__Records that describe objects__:
_ _ _ _

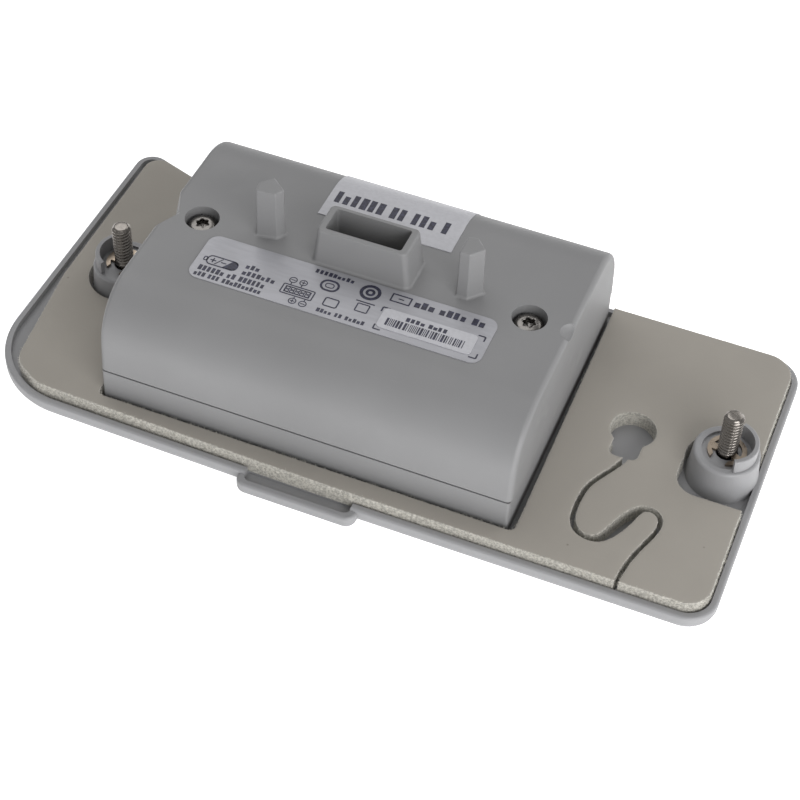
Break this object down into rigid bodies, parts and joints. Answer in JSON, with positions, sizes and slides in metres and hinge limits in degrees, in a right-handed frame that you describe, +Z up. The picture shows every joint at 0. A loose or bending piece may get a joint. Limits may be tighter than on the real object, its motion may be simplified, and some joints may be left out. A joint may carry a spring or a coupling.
{
  "type": "battery door with fixed battery pack",
  "caption": "Grey moulded battery door with a foam gasket, captive screws in bosses and a screwed-on lithium-ion pack with a connector shroud and guide posts.",
  "frame": {"origin": "centre of the outline, on the door's outer face, which it lies on", "axes": "+X along the door towards the slit end of the foam, +Y towards the inspection label, +Z up through the pack"},
  "size_m": [0.1368, 0.0701, 0.0356],
  "materials": {
    "door_plastic": "moulded polycarbonate blend, fine spark texture, light grey",
    "gasket_foam": "closed-cell foam with a skinned top face and fuzzy cut edges",
    "case_plastic": "moulded polycarbonate blend, fine spark texture, grey",
    "screw_steel": "plain stainless steel, turned",
    "clip_steel": "spring steel, oiled",
    "insert_brass": "knurled brass",
    "cell_can": null,
    "cell_sleeve": "shrink sleeve",
    "insulating_card": "calendered insulating card",
    "nickel_strip": "rolled nickel strip",
    "circuit_board": "glass-epoxy board with green solder mask",
    "chip_black": "moulded epoxy package",
    "passive_ceramic": "ceramic chip parts",
    "fuse_film": "wrapped polymer fuse",
    "bead_epoxy": "epoxy bead",
    "connector_nylon": "glass-filled nylon, black",
    "contact_plating": "gold-flashed spring contacts",
    "cell_pad_foam": "soft adhesive foam",
    "label_silver": null,
    "label_white": null
  },
  "bodies": {
    "door": {"cover_plate": "door_plastic", "foam_pad": "gasket_foam", "case_base": "case_plastic", "case_cover": "case_plastic", "case_screws": "screw_steel", "threaded_inserts": "insert_brass", "cell_front": "cell_can", "cell_rear": "cell_can", "cell_sleeves": "cell_sleeve", "insulator_rings": "insulating_card", "series_link": "nickel_strip", "tab_positive": "nickel_strip", "tab_negative": "nickel_strip", "protection_board": "circuit_board", "board_chips": "chip_black", "board_passives": "passive_ceramic", "resettable_fuse": "fuse_film", "thermistor": "bead_epoxy", "connector_block": "connector_nylon", "connector_contacts": "contact_plating", "cell_pads": "cell_pad_foam", "end_cards": "insulating_card", "main_label": "label_silver", "serial_label": "label_white", "inspection_label": "label_white"},
    "clip_left": {"retaining_clip_left": "clip_steel"},
    "screw_left": {"captive_screw_left": "screw_steel"},
    "clip_right": {"retaining_clip_right": "clip_steel"},
    "screw_right": {"captive_screw_right": "screw_steel"}
  },
  "joints": [
    {"name": "clip_left_slide", "type": "slide", "parent": "door", "child": "clip_left", "axis": [0, 0, 1], "range_m": [0, 0.0024]},
    {"name": "screw_left_turn", "type": "hinge", "parent": "clip_left", "child": "screw_left", "pos_m": [-0.05415, 0.00045, 0.0084], "axis": [0, 0, 1], "continuous": true},
    {"name": "clip_right_slide", "type": "slide", "parent": "door", "child": "clip_right", "axis": [0, 0, 1], "range_m": [0, 0.0024]},
    {"name": "screw_right_turn", "type": "hinge", "parent": "clip_right", "child": "screw_right", "pos_m": [0.06115, 0.00045, 0.0084], "axis": [0, 0, 1], "continuous": true}
  ]
}
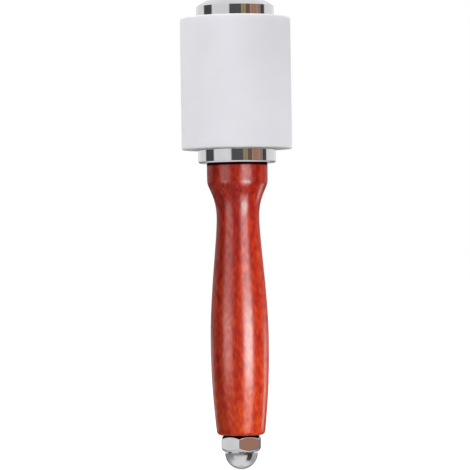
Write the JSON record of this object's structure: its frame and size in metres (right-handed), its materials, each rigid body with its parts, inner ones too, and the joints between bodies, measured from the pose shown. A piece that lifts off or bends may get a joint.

_ _ _ _

__GIVEN PROBLEM__:
Copy all lines from the listing that contain "materials".

__COMPLETE OUTPUT__:
  "materials": {
Write the JSON record of this object's structure: its frame and size in metres (right-handed), its materials, each rigid body with its parts, inner ones too, and the joints between bodies, measured from the pose shown. A piece that lifts off or bends may get a joint.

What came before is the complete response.